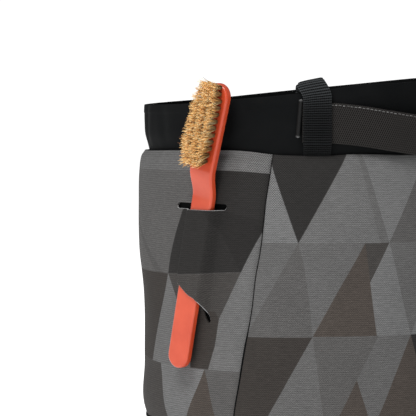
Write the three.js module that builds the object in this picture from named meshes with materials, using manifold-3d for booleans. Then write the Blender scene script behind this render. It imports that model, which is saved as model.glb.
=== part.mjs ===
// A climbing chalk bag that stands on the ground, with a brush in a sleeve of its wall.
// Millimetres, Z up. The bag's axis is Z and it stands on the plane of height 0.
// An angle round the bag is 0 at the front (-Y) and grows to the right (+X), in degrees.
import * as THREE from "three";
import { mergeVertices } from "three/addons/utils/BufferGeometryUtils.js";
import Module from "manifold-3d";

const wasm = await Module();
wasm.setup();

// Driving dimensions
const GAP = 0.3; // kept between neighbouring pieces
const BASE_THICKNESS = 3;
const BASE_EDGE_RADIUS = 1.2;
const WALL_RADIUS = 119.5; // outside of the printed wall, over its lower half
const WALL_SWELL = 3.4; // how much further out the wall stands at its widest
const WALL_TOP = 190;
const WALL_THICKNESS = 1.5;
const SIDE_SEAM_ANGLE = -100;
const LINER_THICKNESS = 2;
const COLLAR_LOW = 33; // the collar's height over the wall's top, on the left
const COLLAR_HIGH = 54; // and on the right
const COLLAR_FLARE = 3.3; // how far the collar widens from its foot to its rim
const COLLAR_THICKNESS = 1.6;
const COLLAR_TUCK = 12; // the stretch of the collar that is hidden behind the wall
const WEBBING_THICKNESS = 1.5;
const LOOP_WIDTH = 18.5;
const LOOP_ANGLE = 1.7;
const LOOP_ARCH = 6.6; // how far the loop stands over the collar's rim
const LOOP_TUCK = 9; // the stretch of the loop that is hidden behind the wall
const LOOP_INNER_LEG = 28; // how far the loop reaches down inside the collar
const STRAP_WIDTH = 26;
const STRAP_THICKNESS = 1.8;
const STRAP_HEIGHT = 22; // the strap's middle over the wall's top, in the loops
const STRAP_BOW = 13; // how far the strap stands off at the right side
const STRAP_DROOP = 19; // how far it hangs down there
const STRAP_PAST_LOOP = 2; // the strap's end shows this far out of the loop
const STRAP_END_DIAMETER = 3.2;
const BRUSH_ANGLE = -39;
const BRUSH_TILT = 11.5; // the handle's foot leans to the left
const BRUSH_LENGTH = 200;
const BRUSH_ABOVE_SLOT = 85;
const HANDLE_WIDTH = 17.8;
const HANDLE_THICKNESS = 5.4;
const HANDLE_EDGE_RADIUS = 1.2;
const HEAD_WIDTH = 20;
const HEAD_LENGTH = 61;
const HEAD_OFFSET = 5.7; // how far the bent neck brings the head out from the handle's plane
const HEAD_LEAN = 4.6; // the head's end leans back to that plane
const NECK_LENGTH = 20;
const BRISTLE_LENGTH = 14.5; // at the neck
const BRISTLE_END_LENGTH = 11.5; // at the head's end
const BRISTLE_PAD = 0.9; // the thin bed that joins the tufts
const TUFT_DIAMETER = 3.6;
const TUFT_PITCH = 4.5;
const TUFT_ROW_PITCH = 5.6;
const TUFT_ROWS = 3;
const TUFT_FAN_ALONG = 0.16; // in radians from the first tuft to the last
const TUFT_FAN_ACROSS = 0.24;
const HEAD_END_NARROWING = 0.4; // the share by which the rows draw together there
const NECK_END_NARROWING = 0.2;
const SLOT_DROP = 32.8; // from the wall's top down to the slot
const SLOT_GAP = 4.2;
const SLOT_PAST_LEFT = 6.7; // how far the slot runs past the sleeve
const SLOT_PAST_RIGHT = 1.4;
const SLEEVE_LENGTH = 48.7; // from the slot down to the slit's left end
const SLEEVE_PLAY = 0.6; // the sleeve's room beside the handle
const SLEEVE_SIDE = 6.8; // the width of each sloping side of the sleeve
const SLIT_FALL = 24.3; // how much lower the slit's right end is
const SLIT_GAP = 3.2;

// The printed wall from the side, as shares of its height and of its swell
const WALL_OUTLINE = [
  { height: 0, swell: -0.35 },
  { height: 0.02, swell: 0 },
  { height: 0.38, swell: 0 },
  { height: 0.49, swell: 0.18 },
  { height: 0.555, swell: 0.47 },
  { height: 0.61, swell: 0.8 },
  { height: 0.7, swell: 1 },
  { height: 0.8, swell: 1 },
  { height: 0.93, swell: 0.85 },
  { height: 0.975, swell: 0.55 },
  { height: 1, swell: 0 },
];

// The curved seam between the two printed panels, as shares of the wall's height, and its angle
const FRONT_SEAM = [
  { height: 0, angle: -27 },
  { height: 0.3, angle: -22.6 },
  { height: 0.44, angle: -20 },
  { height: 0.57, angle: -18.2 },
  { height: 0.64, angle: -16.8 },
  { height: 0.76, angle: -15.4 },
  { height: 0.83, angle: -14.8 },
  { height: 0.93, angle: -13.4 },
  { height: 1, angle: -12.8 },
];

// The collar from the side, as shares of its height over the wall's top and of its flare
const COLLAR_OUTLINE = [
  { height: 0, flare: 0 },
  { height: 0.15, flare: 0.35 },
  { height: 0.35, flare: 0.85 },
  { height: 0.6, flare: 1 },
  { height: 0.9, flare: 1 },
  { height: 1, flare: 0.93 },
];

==

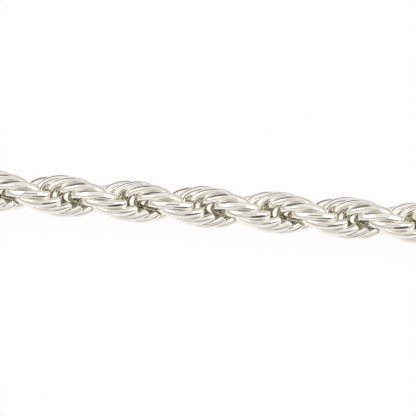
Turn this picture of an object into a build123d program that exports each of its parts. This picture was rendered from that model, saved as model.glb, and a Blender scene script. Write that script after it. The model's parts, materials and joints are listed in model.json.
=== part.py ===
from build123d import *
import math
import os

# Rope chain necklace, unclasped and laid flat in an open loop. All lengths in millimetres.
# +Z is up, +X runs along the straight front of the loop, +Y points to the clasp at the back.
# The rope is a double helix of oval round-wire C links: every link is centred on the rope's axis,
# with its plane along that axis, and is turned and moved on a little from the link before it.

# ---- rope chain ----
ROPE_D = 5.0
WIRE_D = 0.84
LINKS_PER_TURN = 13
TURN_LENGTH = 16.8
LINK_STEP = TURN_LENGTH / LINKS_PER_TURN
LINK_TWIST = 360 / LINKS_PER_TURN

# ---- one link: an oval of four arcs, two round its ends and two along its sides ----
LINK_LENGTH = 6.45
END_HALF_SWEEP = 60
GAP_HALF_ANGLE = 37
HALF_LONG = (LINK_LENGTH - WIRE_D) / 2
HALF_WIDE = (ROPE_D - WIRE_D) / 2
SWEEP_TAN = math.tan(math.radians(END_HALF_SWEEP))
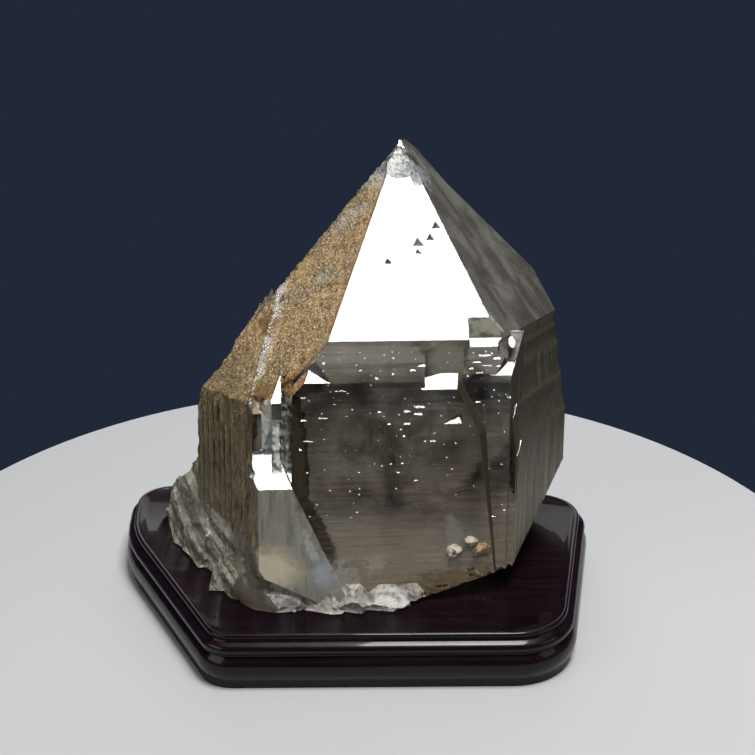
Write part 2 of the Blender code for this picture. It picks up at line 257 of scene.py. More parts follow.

#### What the task asks:
Only the lines running from the line with "Write the three.js" through the line with "wasm.setup();" should be repeated, exactly and with both ends kept.

#### Result:
Write the three.js module that builds the object in this picture from named meshes with materials, using manifold-3d for booleans. Then write the Blender scene script behind this render. It imports that model, which is saved as model.glb.
=== part.mjs ===
// A climbing chalk bag that stands on the ground, with a brush in a sleeve of its wall.
// Millimetres, Z up. The bag's axis is Z and it stands on the plane of height 0.
// An angle round the bag is 0 at the front (-Y) and grows to the right (+X), in degrees.
import * as THREE from "three";
import { mergeVertices } from "three/addons/utils/BufferGeometryUtils.js";
import Module from "manifold-3d";

const wasm = await Module();
wasm.setup();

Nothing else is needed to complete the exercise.